-- RECORDED DATA start --

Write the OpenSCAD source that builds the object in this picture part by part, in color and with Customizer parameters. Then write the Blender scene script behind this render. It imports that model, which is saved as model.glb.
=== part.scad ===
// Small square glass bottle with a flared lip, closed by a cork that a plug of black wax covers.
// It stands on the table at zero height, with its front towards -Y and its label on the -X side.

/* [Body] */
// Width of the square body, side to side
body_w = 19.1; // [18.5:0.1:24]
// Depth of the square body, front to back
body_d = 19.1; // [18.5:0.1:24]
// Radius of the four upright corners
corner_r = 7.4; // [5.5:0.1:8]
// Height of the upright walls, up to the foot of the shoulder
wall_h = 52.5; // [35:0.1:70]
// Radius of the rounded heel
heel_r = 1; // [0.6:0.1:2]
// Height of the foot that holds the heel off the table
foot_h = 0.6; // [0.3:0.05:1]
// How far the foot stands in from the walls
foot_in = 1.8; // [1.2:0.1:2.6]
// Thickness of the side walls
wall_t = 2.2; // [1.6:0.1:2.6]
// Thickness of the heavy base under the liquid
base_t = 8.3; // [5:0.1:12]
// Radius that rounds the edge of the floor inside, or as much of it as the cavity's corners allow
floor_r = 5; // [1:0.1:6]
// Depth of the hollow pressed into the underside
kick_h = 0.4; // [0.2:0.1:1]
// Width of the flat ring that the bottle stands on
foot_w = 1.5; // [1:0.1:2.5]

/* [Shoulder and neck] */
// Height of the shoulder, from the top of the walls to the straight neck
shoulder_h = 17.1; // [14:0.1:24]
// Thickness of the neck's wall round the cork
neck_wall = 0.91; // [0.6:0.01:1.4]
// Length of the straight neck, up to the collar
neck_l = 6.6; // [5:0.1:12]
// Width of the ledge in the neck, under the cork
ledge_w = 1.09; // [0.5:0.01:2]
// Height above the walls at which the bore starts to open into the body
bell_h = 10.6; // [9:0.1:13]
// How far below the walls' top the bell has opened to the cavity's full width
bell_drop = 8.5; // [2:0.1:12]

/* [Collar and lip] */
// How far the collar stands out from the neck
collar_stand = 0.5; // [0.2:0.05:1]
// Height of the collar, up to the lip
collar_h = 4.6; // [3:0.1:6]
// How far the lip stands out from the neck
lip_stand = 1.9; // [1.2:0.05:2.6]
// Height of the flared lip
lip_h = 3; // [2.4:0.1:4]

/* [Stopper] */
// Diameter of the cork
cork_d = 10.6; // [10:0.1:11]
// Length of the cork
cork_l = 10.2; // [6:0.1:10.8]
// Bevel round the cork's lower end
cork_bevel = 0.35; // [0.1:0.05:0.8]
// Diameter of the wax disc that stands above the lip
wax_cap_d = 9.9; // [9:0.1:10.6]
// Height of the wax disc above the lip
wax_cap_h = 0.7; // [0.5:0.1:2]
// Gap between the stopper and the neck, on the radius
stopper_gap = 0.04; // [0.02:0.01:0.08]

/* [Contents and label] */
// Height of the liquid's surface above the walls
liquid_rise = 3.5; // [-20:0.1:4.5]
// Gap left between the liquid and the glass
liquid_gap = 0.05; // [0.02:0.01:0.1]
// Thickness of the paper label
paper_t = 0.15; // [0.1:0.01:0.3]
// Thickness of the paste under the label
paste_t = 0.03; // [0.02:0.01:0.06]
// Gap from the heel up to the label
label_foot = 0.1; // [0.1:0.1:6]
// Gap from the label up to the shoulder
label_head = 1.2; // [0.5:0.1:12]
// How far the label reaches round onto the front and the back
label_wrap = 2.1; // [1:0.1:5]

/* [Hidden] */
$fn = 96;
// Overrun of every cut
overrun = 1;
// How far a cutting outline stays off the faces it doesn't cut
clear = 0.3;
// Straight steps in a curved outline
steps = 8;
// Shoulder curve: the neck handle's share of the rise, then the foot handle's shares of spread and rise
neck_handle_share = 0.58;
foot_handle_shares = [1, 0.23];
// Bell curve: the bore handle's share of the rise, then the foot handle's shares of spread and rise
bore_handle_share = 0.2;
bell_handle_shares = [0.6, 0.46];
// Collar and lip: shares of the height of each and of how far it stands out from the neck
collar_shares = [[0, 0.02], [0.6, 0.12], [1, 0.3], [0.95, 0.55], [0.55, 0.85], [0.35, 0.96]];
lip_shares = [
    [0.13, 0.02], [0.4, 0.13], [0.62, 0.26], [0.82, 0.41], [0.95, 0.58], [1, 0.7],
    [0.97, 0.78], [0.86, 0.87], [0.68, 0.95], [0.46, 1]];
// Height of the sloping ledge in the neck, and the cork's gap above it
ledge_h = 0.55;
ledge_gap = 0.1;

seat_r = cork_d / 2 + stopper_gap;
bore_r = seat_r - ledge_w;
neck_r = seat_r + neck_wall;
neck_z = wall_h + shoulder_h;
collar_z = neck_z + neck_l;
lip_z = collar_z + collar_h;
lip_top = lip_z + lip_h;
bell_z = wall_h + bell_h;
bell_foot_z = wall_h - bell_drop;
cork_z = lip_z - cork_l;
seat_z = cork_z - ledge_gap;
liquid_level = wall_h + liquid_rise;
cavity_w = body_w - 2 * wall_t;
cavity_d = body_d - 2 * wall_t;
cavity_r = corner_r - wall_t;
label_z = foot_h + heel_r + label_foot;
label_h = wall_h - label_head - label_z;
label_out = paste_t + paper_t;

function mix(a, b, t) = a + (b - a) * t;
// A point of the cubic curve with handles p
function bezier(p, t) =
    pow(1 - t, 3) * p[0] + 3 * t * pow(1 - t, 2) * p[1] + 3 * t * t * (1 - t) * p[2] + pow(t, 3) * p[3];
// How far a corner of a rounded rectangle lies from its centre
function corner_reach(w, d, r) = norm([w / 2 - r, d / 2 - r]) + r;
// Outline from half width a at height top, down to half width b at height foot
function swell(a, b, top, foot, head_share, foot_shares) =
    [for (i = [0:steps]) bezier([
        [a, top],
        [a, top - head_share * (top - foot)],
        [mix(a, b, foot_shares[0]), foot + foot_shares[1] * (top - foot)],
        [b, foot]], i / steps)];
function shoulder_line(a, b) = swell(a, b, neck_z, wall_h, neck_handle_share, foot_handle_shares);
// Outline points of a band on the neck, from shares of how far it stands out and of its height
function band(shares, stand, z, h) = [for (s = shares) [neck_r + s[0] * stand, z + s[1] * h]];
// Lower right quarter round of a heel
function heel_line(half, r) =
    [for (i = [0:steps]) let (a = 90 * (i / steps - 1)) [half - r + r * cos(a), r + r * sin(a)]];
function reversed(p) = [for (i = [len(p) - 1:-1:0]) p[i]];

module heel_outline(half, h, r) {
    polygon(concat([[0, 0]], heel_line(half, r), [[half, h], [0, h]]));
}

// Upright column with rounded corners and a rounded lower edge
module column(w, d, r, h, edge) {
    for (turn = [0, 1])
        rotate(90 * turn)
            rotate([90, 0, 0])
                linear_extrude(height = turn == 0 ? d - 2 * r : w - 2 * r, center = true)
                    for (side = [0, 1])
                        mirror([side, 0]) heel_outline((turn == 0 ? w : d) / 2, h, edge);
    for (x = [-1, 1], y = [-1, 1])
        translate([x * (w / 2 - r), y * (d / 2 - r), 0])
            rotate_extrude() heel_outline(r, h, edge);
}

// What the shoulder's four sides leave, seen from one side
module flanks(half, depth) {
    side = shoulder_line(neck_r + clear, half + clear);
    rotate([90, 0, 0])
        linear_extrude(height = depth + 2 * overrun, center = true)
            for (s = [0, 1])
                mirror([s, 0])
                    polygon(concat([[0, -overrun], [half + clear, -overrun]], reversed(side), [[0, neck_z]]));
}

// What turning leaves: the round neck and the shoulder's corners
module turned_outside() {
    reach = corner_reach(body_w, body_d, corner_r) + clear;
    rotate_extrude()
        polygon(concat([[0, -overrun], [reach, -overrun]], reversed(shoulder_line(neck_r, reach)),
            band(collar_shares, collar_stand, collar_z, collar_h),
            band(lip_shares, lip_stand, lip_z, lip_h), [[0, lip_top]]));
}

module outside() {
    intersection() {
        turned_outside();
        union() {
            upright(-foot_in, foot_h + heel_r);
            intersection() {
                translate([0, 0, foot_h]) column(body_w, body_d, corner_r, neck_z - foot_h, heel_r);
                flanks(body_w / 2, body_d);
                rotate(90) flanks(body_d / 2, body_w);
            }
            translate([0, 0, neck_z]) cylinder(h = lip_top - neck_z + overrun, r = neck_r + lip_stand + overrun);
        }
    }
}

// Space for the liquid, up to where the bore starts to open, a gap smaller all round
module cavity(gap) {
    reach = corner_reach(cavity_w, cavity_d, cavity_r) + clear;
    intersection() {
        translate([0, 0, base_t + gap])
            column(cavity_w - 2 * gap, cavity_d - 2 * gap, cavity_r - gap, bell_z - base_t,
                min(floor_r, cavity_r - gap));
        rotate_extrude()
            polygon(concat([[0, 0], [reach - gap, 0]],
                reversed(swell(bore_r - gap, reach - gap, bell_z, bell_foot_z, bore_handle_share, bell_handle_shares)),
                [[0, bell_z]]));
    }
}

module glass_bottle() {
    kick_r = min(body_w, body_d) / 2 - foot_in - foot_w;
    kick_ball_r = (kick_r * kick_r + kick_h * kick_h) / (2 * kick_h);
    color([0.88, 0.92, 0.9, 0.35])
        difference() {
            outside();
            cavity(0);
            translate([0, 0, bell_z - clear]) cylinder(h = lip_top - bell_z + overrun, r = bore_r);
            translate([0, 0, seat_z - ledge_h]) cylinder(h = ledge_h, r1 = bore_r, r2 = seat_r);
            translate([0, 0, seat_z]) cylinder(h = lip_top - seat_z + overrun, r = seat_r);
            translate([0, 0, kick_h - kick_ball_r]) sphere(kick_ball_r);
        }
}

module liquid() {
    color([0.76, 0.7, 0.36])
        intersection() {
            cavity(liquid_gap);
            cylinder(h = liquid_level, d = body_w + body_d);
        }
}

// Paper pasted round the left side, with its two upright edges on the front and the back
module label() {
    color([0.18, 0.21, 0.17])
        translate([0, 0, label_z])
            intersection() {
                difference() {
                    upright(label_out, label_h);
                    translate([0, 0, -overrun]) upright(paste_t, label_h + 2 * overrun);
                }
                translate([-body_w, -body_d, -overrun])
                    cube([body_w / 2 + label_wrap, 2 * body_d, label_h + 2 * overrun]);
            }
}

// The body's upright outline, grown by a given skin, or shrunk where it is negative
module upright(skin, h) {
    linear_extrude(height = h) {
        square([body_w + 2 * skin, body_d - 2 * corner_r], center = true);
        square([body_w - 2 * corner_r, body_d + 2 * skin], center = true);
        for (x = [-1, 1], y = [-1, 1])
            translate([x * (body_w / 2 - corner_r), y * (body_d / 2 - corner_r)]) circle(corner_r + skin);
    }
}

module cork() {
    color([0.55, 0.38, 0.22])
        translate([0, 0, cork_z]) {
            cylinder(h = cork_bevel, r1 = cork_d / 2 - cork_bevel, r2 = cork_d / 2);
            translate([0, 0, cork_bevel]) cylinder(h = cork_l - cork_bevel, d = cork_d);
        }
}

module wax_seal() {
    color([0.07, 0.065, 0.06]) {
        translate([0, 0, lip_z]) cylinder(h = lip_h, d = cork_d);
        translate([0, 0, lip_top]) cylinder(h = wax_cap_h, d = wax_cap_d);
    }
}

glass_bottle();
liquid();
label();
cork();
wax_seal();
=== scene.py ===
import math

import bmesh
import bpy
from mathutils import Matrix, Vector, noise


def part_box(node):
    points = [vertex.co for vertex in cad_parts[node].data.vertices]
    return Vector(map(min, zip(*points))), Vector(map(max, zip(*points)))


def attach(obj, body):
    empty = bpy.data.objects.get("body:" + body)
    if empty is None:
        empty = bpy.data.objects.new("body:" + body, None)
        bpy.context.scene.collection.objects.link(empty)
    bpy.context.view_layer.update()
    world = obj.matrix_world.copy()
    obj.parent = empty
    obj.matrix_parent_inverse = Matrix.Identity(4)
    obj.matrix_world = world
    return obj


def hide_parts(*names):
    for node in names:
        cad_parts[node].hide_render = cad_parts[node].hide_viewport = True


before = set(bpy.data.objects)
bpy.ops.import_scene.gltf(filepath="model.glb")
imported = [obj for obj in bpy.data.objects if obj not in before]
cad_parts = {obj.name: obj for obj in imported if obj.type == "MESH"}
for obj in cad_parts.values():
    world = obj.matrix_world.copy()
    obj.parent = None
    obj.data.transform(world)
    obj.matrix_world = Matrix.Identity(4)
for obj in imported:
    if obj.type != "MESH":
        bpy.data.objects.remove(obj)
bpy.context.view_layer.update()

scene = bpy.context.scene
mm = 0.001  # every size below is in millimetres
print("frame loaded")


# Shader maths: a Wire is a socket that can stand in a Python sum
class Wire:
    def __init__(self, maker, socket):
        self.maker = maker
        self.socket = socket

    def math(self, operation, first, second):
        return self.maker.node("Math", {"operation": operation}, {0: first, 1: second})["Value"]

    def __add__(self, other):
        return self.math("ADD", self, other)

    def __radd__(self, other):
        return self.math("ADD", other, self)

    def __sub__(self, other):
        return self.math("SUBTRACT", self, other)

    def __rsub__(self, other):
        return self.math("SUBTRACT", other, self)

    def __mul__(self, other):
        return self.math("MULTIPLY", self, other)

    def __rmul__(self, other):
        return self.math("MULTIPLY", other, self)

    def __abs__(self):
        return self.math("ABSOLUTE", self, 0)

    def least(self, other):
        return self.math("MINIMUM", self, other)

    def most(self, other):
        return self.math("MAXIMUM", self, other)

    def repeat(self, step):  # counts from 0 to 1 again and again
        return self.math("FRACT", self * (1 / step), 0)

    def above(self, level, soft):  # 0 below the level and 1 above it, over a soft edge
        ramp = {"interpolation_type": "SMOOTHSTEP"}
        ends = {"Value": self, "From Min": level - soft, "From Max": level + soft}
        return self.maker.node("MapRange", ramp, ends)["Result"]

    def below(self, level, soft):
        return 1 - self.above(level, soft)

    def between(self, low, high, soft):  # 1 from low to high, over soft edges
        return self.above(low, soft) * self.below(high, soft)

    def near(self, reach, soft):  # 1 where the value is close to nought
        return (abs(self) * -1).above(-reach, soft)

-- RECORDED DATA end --

## WHAT IS EXPECTED
Repeat, character for character, the lines of the material above from the line with "it is negative" through the line with "obj.matrix_parent_inverse = Matrix.Identity(4)".

## THE OUTPUT
// The body's upright outline, grown by a given skin, or shrunk where it is negative
module upright(skin, h) {
    linear_extrude(height = h) {
        square([body_w + 2 * skin, body_d - 2 * corner_r], center = true);
        square([body_w - 2 * corner_r, body_d + 2 * skin], center = true);
        for (x = [-1, 1], y = [-1, 1])
            translate([x * (body_w / 2 - corner_r), y * (body_d / 2 - corner_r)]) circle(corner_r + skin);
    }
}

module cork() {
    color([0.55, 0.38, 0.22])
        translate([0, 0, cork_z]) {
            cylinder(h = cork_bevel, r1 = cork_d / 2 - cork_bevel, r2 = cork_d / 2);
            translate([0, 0, cork_bevel]) cylinder(h = cork_l - cork_bevel, d = cork_d);
        }
}

module wax_seal() {
    color([0.07, 0.065, 0.06]) {
        translate([0, 0, lip_z]) cylinder(h = lip_h, d = cork_d);
        translate([0, 0, lip_top]) cylinder(h = wax_cap_h, d = wax_cap_d);
    }
}

glass_bottle();
liquid();
label();
cork();
wax_seal();
=== scene.py ===
import math

import bmesh
import bpy
from mathutils import Matrix, Vector, noise


def part_box(node):
    points = [vertex.co for vertex in cad_parts[node].data.vertices]
    return Vector(map(min, zip(*points))), Vector(map(max, zip(*points)))


def attach(obj, body):
    empty = bpy.data.objects.get("body:" + body)
    if empty is None:
        empty = bpy.data.objects.new("body:" + body, None)
        bpy.context.scene.collection.objects.link(empty)
    bpy.context.view_layer.update()
    world = obj.matrix_world.copy()
    obj.parent = empty
    obj.matrix_parent_inverse = Matrix.Identity(4)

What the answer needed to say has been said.